I’ll admit I’m a bit of a Bayesian ML fan.

Anyways, thanks for a fun problem - this was a fun pre-sleep exercise!

TL; DR:
2 additional ideas -

Could try do LDA (Latent Dirichlet Allocation). EVM data should really be mix of numerical and code data if any of the addresses link to a smart contract at some point so maybe not so many tweaks in the ETL pipeline (hopefully). Just plug-in data and it’ll tell you with some statistical significance what type of txn it might be (guess of f*).
Pt1 and 2 don’t have to be different parts. If you don’t care about getting the explicit concepts of some sort of categorization of txn types (although a good artifact to have IMO).
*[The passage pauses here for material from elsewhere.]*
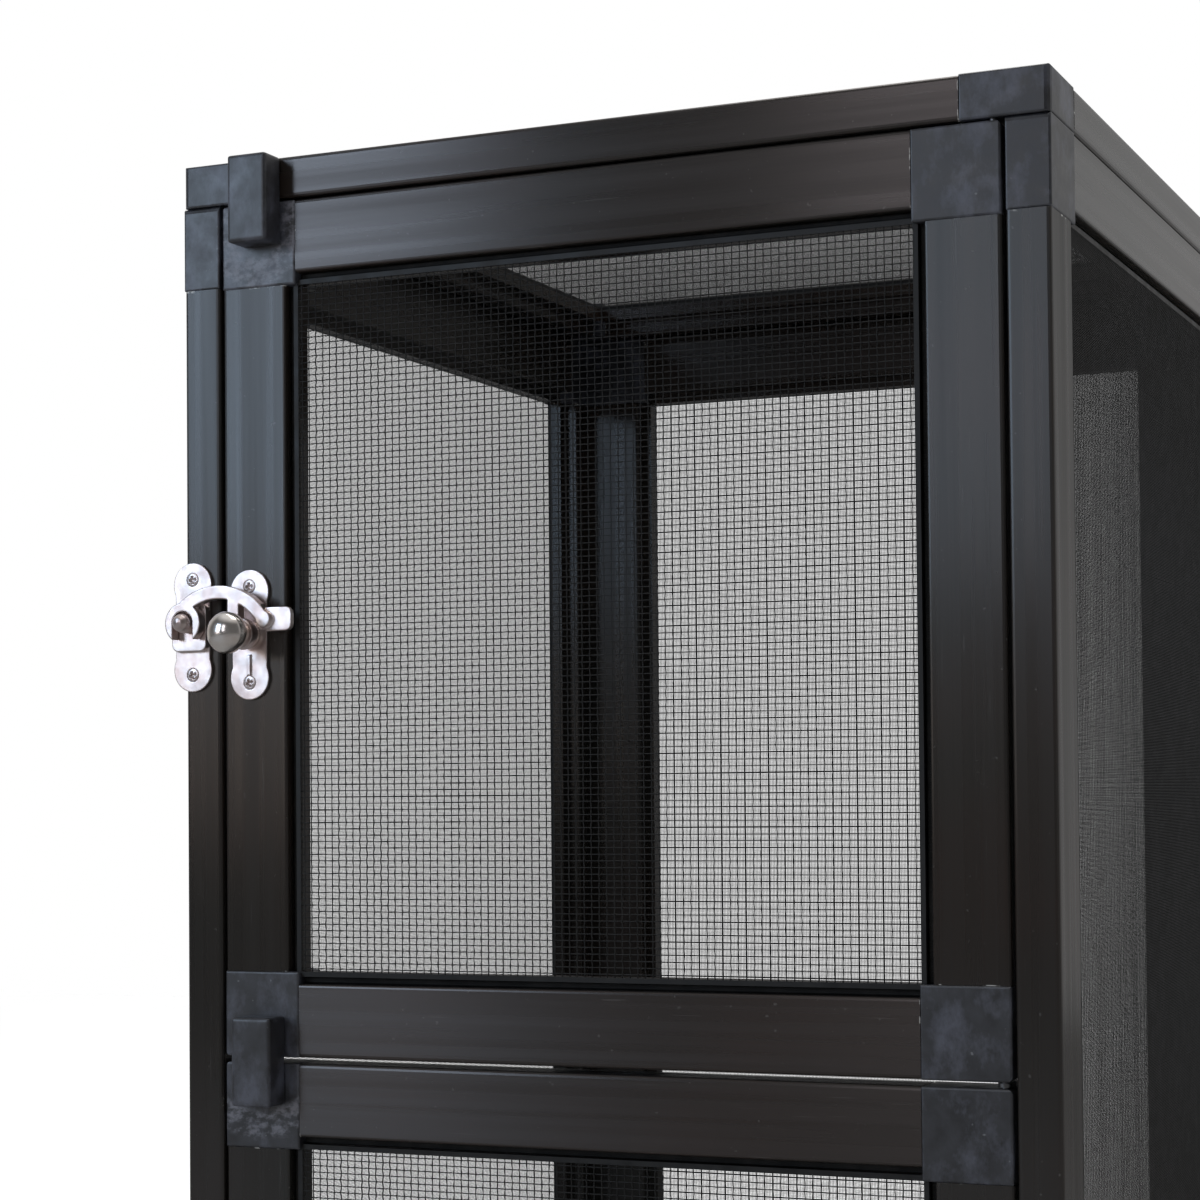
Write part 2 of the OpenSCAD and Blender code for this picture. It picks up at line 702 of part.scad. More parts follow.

Then maybe possible to just turn it into a 1 part problem with blackbox optimization. My favorite is Bayesian Optimization - it’ll constantly update and make a good guess within a few guesses. Complexity is really in matter of choosing kernel and acquisition function. There are ton of good literature on it -

I’ll admit I’m a bit of a Bayesian fan. And personally, couldn’t have thought of the computational learning theory approach. But I guess that’s the beauty of collaboration - you fill in each other’s gaps and you learn from each other!

Anyways, thanks for a fun problem - this was a fun pre-sleep exercise!